** start of MATERIALS PROVIDED **

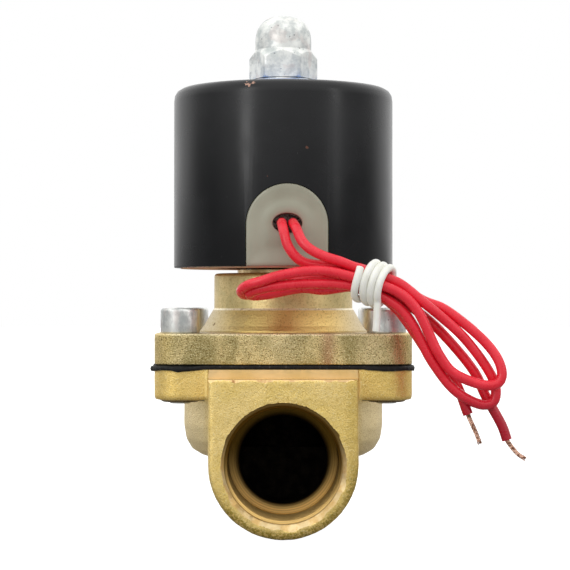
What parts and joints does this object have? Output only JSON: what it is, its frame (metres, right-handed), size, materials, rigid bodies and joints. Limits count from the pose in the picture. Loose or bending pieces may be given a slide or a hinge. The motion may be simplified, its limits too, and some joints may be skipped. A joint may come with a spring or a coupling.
{
  "type": "solenoid valve",
  "caption": "Two-way diaphragm solenoid valve with a cast brass body, square flanged bonnet, round coil, dome nut and two wire leads.",
  "frame": {"origin": "where the axis through both pipe ports meets the stem axis of plunger and coil", "axes": "+Z along the stem towards the cap nut, -Y out of the inlet port, +Y out of the outlet port"},
  "size_m": [0.0816, 0.0746, 0.1178],
  "materials": {
    "body_brass": "rough forged brass, machined port faces",
    "bonnet_brass": "rough brass with greenish patina and brown stains",
    "machined_brass": "turned bright",
    "zinc_steel": "bright zinc plate, slightly pitted",
    "stainless_steel": "drawn and turned stainless",
    "copper_wire": "bare copper strands and enamelled winding",
    "copper_plate": "thin copper-coloured plating on steel",
    "can_paint": "satin black paint with small chips",
    "black_rubber": "moulded nitrile rubber",
    "nylon": "moulded natural nylon",
    "potting_resin": "cast resin",
    "yellow_tape": "polyester tape",
    "grommet_plastic": "moulded beige-grey plastic",
    "blue_label": "plain printed plastic disc, no text",
    "red_insulation": "soft PVC insulation",
    "white_plastic": "plastic-coated tie wire"
  },
  "bodies": {
    "root": {"valve_body": "body_brass", "diaphragm": "black_rubber", "bonnet": "bonnet_brass", "tube_o_ring": "black_rubber", "guide_tube": "stainless_steel", "tube_collar": "machined_brass", "fixed_core": "stainless_steel", "plunger_spring": "stainless_steel", "bonnet_screw_1": "zinc_steel", "bonnet_screw_2": "zinc_steel", "bonnet_screw_3": "zinc_steel", "bonnet_screw_4": "zinc_steel", "spring_washer": "zinc_steel", "cap_nut": "zinc_steel"},
    "plunger": {"plunger": "stainless_steel", "pilot_seal": "black_rubber"},
    "disc": {"main_disc": "machined_brass", "lift_cage": "stainless_steel", "diaphragm_plate": "machined_brass", "disc_nut": "machined_brass"},
    "coil": {"coil_can": "can_paint", "coil_base_plate": "copper_plate", "coil_bobbin": "nylon", "coil_winding": "copper_wire", "winding_tape": "yellow_tape", "coil_potting": "potting_resin", "lead_grommet": "grommet_plastic", "label_disc": "blue_label", "lead_a": "red_insulation", "lead_b": "red_insulation", "lead_a_conductor": "copper_wire", "lead_b_conductor": "copper_wire", "lead_tie": "white_plastic"}
  },
  "joints": [
    {"name": "plunger_lift", "type": "slide", "parent": "root", "child": "plunger", "axis": [0, 0, 1], "range_m": [0, 0.006], "stiffness_N_per_m": 400, "springref_m": -0.008, "deforming": ["plunger_spring"]},
    {"name": "disc_lift", "type": "slide", "parent": "root", "child": "disc", "axis": [0, 0, 1], "range_m": [0, 0.0042], "deforming": ["diaphragm"]},
    {"name": "coil_swivel", "type": "hinge", "parent": "root", "child": "coil", "pos_m": [0, 0, 0.0428], "axis": [0, 0, 1], "continuous": true}
  ],
  "couplings": [
    {"joint": "disc_lift", "follows": "plunger_lift", "ratio": 0.6667}
  ]
}
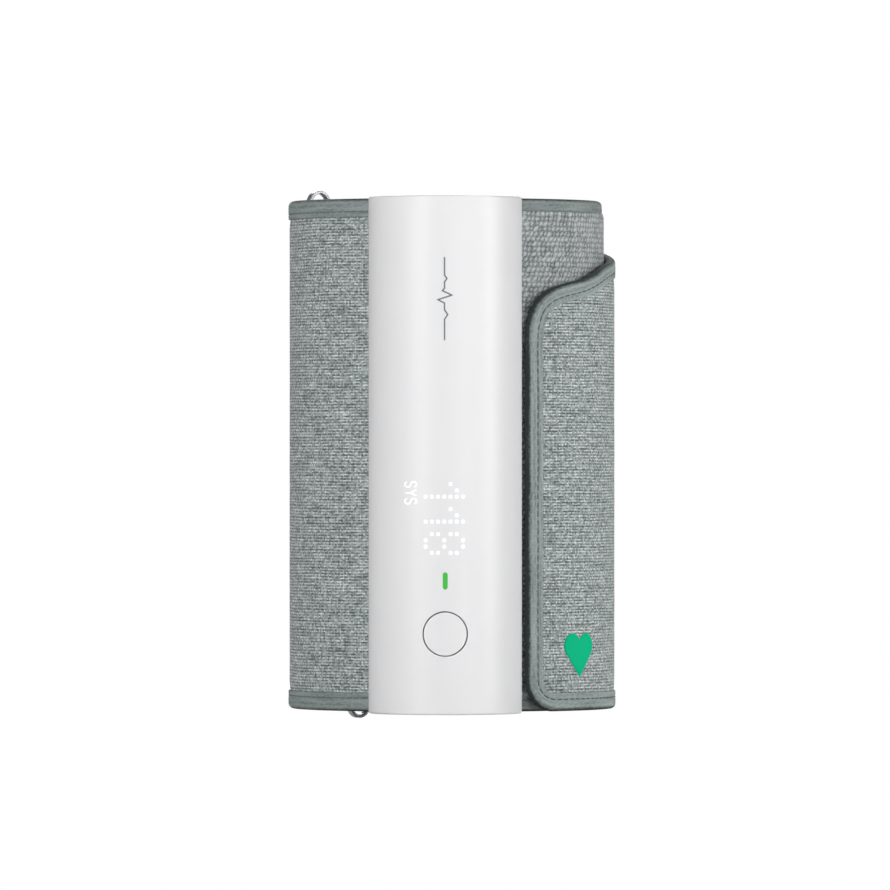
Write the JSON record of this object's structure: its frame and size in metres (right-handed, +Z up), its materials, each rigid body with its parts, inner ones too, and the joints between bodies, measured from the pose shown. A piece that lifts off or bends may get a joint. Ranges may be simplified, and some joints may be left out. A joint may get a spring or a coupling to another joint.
{
  "type": "upper-arm blood pressure cuff",
  "caption": "Fabric upper-arm blood pressure cuff with an upright white monitor tube on its front, a metal strap ring and a hook-and-loop strap end.",
  "frame": {"origin": "on the arm's axis at mid height of the band", "axes": "+Z up along the arm; the monitor tube's face looks along -Y; the strap end lies over the +X side"},
  "size_m": [0.0966, 0.131, 0.158],
  "materials": {
    "white_shell": "semi-gloss moulded plastic",
    "rear_plastic": "fine matt moulded plastic",
    "melange_fabric": "grey melange plain weave over padding",
    "loop_knit": "grey brushed loop knit",
    "edge_tape": "folded grey edge tape, stitched",
    "lining_fabric": "dark smooth lining",
    "hook_tape": "dark hook tape",
    "ring_metal": "polished plated steel strip",
    "mark_thread": "green sewn thread",
    "display_light": "lit white light dots",
    "status_green": "lit green light",
    "bladder_film": "welded soft film",
    "silicone": "soft hose",
    "circuit_board": "solder mask",
    "chip_black": "moulded package",
    "led_white": "light emitting chips",
    "dark_plastic": "moulded plastic",
    "steel": "plated steel",
    "cell_wrap": "wrapped steel can",
    "foam": "soft foam"
  },
  "bodies": {
    "cuff": {"air_bladder": "bladder_film", "air_manifold": "dark_plastic", "air_nipple": "bladder_film", "anchor_plate": "dark_plastic", "battery_cell": "cell_wrap", "board_chips": "chip_black", "board_screws": "steel", "case_screws": "steel", "charging_socket": "steel", "chassis": "dark_plastic", "cuff_binding_bottom": "edge_tape", "cuff_binding_top": "edge_tape", "cuff_fabric": "melange_fabric", "cuff_lining": "lining_fabric", "display_board": "circuit_board", "display_leds": "led_white", "display_lenses": "display_light", "end_cap_bottom": "white_shell", "end_cap_top": "white_shell", "flap_base_binding": "edge_tape", "flap_base_fabric": "melange_fabric", "flap_base_lining": "lining_fabric", "front_shell": "white_shell", "light_guide": "dark_plastic", "loop_patch": "loop_knit", "main_board": "circuit_board", "pressure_sensor": "chip_black", "pump_diaphragms": "bladder_film", "pump_head": "dark_plastic", "pump_hose": "silicone", "pump_motor": "steel", "pump_sleeve": "foam", "rear_shell": "rear_plastic", "ring_tab": "edge_tape", "sensor_hose": "silicone", "status_light": "status_green", "strap_fold": "melange_fabric", "tact_switch": "chip_black", "valve_body": "steel", "valve_spring": "steel"},
    "power_button": {"power_button": "white_shell"},
    "switch_plunger": {"switch_plunger": "dark_plastic"},
    "pump_rotor": {"pump_rotor": "steel"},
    "valve_plunger": {"valve_plunger": "steel"},
    "strap_ring": {"strap_ring": "ring_metal"},
    "flap_mid": {"flap_mid_fabric": "melange_fabric", "flap_mid_lining": "lining_fabric", "flap_mid_binding": "edge_tape"},
    "flap_tip": {"flap_tip_fabric": "melange_fabric", "flap_tip_lining": "lining_fabric", "flap_tip_binding": "edge_tape", "hook_patch": "hook_tape", "flap_mark": "mark_thread"}
  },
  "joints": [
    {"name": "button_press", "type": "slide", "parent": "cuff", "child": "power_button", "axis": [0, 1, 0], "range_m": [0, 0.0004], "stiffness_N_per_m": 1200, "springref_m": -0.0005},
    {"name": "switch_press", "type": "slide", "parent": "cuff", "child": "switch_plunger", "axis": [0, 1, 0], "range_m": [0, 0.0004]},
    {"name": "pump_spin", "type": "hinge", "parent": "cuff", "child": "pump_rotor", "pos_m": [0, -0.0625, 0.04], "axis": [0, 0, 1], "continuous": true},
    {"name": "valve_stroke", "type": "slide", "parent": "cuff", "child": "valve_plunger", "axis": [0, 0, 1], "range_m": [0, 0.0008], "stiffness_N_per_m": 60, "springref_m": -0.001, "deforming": ["valve_spring"]},
    {"name": "ring_swivel", "type": "hinge", "parent": "cuff", "child": "strap_ring", "pos_m": [-0.0347, 0.03301, -0.0004], "axis": [-0.079, -0.0711, 0.9943], "range_deg": [-3, 2]},
    {"name": "flap_mid_peel", "type": "hinge", "parent": "cuff", "child": "flap_mid", "pos_m": [0.01717, 0.04717, 0], "axis": [0, 0, 1], "range_deg": [0, 45]},
    {"name": "flap_tip_peel", "type": "hinge", "parent": "flap_mid", "child": "flap_tip", "pos_m": [0.04944, 0.00872, 0], "axis": [0, 0, 1], "range_deg": [0, 70]}
  ],
  "couplings": [
    {"joint": "switch_press", "follows": "button_press", "ratio": 1}
  ]
}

** end of MATERIALS PROVIDED **

DO THIS »
For the listing above, identify each line bearing "from".

RESPONSE FOR THIS EXERCISE »
What parts and joints does this object have? Output only JSON: what it is, its frame (metres, right-handed), size, materials, rigid bodies and joints. Limits count from the pose in the picture. Loose or bending pieces may be given a slide or a hinge. The motion may be simplified, its limits too, and some joints may be skipped. A joint may come with a spring or a coupling.
Write the JSON record of this object's structure: its frame and size in metres (right-handed, +Z up), its materials, each rigid body with its parts, inner ones too, and the joints between bodies, measured from the pose shown. A piece that lifts off or bends may get a joint. Ranges may be simplified, and some joints may be left out. A joint may get a spring or a coupling to another joint.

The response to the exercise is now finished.